> **Provided data**
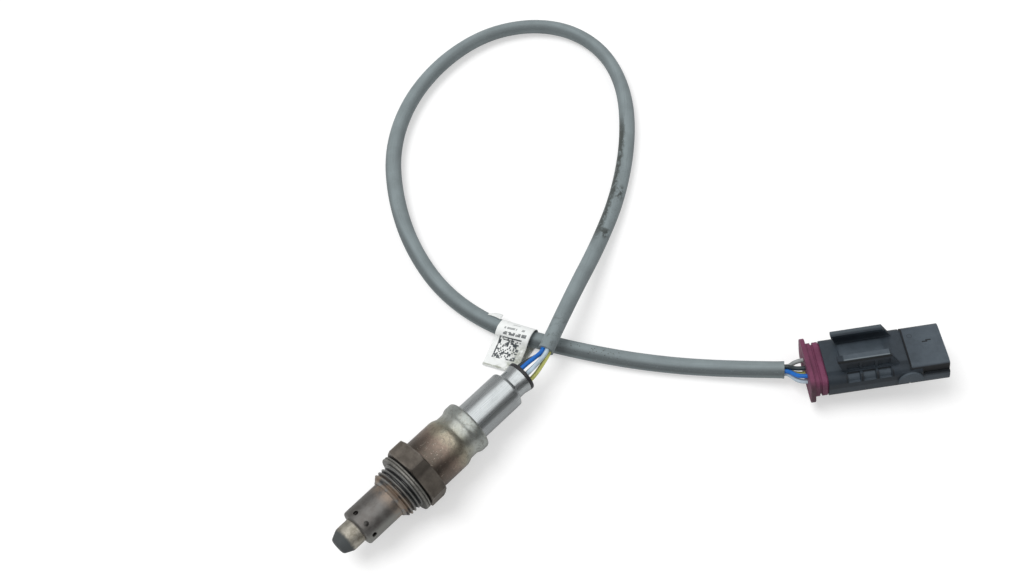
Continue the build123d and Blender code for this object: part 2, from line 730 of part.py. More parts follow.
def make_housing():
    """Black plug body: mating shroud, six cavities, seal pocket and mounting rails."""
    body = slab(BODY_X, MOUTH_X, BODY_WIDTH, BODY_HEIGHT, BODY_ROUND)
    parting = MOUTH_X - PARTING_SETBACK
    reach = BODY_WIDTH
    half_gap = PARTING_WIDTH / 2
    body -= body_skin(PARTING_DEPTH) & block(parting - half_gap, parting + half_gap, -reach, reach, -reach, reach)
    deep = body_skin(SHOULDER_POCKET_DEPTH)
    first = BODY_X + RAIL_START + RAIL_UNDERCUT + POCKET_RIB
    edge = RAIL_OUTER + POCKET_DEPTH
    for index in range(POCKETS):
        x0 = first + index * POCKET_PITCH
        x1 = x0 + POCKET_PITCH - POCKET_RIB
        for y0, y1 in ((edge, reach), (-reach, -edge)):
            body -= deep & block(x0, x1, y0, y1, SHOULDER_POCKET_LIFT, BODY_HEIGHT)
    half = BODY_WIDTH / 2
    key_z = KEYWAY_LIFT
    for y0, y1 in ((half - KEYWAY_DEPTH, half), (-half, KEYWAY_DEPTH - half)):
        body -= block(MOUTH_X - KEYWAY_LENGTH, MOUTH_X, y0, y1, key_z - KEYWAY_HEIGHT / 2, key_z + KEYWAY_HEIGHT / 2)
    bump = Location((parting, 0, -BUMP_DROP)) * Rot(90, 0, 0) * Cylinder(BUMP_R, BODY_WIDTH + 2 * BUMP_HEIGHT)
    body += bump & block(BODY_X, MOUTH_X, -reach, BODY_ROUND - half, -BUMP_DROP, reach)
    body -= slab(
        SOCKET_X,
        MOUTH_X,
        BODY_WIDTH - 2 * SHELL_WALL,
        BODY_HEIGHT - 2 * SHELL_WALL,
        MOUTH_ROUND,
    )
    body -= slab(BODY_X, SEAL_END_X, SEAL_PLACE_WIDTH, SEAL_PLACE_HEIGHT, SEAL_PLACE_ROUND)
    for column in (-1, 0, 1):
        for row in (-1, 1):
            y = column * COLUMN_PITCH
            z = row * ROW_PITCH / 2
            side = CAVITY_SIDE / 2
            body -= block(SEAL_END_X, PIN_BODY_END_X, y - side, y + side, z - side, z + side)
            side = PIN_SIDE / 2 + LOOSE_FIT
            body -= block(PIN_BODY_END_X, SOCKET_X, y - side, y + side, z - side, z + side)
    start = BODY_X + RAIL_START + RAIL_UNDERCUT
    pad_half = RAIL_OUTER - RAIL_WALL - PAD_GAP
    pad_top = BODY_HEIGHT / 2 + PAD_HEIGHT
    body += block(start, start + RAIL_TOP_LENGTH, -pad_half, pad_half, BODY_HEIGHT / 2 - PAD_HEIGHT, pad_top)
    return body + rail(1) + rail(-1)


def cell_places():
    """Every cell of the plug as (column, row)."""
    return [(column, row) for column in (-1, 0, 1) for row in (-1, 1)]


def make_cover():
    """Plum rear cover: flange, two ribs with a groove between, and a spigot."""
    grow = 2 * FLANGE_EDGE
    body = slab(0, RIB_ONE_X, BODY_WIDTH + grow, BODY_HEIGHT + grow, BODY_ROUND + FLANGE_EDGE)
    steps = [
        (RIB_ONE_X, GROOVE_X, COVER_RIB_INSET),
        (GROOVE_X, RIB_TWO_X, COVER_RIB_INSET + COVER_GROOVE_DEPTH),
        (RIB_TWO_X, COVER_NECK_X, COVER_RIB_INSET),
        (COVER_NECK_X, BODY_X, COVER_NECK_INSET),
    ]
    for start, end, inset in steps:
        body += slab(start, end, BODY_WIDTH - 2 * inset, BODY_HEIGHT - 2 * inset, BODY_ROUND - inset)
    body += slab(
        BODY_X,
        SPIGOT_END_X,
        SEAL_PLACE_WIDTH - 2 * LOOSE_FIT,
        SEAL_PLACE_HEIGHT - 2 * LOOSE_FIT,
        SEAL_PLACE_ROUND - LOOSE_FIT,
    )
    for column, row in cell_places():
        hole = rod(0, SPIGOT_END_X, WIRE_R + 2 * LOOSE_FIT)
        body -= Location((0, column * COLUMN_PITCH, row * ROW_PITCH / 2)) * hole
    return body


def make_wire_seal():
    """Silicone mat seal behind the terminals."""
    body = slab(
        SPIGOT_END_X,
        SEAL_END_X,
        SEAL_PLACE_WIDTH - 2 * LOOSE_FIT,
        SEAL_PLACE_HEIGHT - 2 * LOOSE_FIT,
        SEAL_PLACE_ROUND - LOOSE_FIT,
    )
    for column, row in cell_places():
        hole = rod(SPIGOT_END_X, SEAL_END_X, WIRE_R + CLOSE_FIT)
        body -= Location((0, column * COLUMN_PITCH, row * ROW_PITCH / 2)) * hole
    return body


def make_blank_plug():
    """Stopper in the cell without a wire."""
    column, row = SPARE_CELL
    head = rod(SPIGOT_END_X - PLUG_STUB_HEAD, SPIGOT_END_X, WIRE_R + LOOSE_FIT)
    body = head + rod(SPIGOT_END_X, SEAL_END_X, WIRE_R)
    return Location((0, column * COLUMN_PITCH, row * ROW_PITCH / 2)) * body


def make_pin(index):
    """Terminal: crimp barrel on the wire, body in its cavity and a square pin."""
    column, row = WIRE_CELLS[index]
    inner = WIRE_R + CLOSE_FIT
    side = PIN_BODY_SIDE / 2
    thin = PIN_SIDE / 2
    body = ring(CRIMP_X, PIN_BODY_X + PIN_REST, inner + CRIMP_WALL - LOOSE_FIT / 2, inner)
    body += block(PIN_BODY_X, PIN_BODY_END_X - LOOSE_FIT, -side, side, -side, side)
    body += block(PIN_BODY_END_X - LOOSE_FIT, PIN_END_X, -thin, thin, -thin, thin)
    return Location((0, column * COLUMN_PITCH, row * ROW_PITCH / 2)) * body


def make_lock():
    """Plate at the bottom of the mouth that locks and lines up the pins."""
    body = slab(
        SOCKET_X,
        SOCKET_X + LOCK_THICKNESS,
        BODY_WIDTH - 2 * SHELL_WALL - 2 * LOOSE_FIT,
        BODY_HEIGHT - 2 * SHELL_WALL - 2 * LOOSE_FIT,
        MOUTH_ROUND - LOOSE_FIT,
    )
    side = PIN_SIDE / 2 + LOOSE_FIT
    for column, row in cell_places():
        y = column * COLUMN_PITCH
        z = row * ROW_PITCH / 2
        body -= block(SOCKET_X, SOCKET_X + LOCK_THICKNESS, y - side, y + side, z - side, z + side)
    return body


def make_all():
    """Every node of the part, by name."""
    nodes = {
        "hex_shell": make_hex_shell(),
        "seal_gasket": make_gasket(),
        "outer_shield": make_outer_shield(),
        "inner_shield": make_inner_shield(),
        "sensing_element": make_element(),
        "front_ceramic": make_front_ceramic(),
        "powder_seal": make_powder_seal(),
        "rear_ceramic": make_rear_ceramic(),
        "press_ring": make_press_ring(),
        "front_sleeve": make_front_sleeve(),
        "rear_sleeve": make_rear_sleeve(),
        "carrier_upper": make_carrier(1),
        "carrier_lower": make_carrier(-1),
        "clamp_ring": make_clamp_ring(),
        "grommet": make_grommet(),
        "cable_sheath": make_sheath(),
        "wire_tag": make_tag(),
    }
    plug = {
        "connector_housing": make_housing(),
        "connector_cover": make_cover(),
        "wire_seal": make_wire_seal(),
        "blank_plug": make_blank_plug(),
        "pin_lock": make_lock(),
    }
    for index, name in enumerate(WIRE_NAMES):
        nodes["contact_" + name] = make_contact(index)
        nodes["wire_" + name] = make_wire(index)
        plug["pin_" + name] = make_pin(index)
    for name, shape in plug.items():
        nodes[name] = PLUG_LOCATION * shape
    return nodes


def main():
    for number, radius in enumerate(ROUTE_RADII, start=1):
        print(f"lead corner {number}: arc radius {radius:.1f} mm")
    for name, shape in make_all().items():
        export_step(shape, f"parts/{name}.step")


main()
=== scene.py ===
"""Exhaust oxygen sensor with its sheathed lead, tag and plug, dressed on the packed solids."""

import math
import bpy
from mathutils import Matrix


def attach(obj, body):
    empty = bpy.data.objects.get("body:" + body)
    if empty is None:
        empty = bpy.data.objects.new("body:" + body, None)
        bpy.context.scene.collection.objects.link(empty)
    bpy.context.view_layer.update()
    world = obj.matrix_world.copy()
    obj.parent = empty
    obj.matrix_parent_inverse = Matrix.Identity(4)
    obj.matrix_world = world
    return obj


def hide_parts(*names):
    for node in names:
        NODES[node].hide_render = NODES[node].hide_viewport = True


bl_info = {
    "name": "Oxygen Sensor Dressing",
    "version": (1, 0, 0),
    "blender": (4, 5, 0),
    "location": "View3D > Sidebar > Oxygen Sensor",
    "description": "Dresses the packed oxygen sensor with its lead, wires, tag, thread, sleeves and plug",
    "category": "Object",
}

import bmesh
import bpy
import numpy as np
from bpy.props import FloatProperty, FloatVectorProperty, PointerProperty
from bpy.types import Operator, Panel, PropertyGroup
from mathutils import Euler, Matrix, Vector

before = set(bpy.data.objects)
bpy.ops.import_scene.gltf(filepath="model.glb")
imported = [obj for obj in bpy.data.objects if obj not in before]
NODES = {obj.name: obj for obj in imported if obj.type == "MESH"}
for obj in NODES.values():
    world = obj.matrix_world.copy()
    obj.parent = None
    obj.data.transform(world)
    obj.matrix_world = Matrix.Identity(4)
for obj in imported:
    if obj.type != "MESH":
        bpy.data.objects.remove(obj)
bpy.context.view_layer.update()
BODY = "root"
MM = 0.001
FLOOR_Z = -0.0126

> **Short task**
Output only the lines from the one containing "return nodes" through the one containing "before = set(bpy.data.objects)", inclusive, exactly as written.

> **The reply**
    return nodes


def main():
    for number, radius in enumerate(ROUTE_RADII, start=1):
        print(f"lead corner {number}: arc radius {radius:.1f} mm")
    for name, shape in make_all().items():
        export_step(shape, f"parts/{name}.step")


main()
=== scene.py ===
"""Exhaust oxygen sensor with its sheathed lead, tag and plug, dressed on the packed solids."""

import math
import bpy
from mathutils import Matrix


def attach(obj, body):
    empty = bpy.data.objects.get("body:" + body)
    if empty is None:
        empty = bpy.data.objects.new("body:" + body, None)
        bpy.context.scene.collection.objects.link(empty)
    bpy.context.view_layer.update()
    world = obj.matrix_world.copy()
    obj.parent = empty
    obj.matrix_parent_inverse = Matrix.Identity(4)
    obj.matrix_world = world
    return obj


def hide_parts(*names):
    for node in names:
        NODES[node].hide_render = NODES[node].hide_viewport = True


bl_info = {
    "name": "Oxygen Sensor Dressing",
    "version": (1, 0, 0),
    "blender": (4, 5, 0),
    "location": "View3D > Sidebar > Oxygen Sensor",
    "description": "Dresses the packed oxygen sensor with its lead, wires, tag, thread, sleeves and plug",
    "category": "Object",
}

import bmesh
import bpy
import numpy as np
from bpy.props import FloatProperty, FloatVectorProperty, PointerProperty
from bpy.types import Operator, Panel, PropertyGroup
from mathutils import Euler, Matrix, Vector

before = set(bpy.data.objects)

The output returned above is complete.